AFRIK.COM : Quelles sont les populations les plus visées par ces crimes de sang ?

Ebang Elvis : Selon nos enquêtes, les victimes des crimes rituels sont en majorité issues des familles économiquement faibles et des communautés étrangères.

AFRIK.COM : Avez-vous un message à adresser aux Gabon en cette période ?

Ebang Elvis : Je demande aux compatriotes d’être très prudents et vigilants en ce moment. Ceux qui ont des enfants doivent prendre des mesures idoines pour mieux protéger leur progéniture. Aux électeurs, je demande de ne pas élire les candidats qui ont les mains sales. Les commanditaires des crimes rituels sont passés à la vitesse supérieure et ont changé de méthodes. Aujourd’hui, ils ne jettent plus les corps des victimes sur les plages ou dans la forêt. Ils prélèvent certains organes tels le sexe, le cœur et la langue, avant d’enterrer le cadavre. Ils reviennent quelques semaines après sur les lieux pour prendre les ossements qu’ils utilisent pour la fabrication de ces certains fétiches y compris des poisons très violents.

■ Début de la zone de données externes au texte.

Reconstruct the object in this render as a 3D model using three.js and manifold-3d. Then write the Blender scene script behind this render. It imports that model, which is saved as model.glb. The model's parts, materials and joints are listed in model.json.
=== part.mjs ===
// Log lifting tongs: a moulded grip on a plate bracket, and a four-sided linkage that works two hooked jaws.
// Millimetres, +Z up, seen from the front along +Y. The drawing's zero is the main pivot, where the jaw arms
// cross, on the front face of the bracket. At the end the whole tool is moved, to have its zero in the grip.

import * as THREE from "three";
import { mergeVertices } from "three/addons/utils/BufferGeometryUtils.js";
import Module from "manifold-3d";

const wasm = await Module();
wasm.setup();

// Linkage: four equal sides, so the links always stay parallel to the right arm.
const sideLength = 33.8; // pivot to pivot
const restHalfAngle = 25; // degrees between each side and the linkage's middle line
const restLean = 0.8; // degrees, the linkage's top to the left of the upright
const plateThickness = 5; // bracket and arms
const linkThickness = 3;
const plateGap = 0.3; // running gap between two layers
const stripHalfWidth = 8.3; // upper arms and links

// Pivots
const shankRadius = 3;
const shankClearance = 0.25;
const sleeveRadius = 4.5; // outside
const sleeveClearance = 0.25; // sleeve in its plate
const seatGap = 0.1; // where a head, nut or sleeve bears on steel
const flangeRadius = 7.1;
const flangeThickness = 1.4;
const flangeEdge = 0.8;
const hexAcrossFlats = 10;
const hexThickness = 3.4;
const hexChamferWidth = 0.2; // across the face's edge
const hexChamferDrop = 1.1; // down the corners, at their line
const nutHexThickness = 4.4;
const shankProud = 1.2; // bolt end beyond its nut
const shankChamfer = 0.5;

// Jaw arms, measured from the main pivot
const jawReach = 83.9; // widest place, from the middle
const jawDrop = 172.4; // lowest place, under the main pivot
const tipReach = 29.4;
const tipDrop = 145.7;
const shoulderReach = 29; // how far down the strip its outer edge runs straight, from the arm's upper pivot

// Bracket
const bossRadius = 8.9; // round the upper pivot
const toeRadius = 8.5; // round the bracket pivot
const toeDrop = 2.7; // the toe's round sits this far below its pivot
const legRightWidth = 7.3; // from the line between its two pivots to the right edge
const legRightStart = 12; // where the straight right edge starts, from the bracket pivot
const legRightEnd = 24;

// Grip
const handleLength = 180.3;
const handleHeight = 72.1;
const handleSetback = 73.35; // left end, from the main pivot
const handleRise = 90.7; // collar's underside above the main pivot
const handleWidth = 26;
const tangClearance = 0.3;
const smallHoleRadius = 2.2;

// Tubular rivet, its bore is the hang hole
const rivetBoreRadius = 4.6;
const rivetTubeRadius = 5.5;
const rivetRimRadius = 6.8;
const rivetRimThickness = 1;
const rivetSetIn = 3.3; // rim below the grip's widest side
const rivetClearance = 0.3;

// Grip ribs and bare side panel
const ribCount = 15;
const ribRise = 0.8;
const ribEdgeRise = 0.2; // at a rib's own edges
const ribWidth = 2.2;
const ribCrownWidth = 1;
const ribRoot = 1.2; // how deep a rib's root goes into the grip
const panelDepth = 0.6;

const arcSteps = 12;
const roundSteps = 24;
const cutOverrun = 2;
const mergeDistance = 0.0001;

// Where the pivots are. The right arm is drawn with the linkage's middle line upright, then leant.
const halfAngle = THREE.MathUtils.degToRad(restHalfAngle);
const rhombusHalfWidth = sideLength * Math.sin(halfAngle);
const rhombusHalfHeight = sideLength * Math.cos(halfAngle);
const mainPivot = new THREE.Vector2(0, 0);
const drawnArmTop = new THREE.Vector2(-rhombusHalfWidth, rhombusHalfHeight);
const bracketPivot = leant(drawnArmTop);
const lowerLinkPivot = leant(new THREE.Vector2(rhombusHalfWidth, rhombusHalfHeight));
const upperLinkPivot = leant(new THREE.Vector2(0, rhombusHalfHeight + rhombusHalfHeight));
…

AFRIK.COM : Votre association envisage-t-elle des actions imminentes afin de sensibiliser les populations ?

Ebang Elvis : Nous comptons nous rendre dans les zones reculées du pays où des disparitions sont enregistrées régulièrement pour sensibiliser les populations. Notre ambition est d’avoir également, dans les prochaines semaines, des antennes dans l’ensemble des 9 provinces du pays pour organiser des rencontres avec les hommes et femmes de médias, afin d’amplifier nos opérations de communications. Nous devons agir pour sauver notre pays. Il est temps que cessent le cannibalisme et les crimes rituels.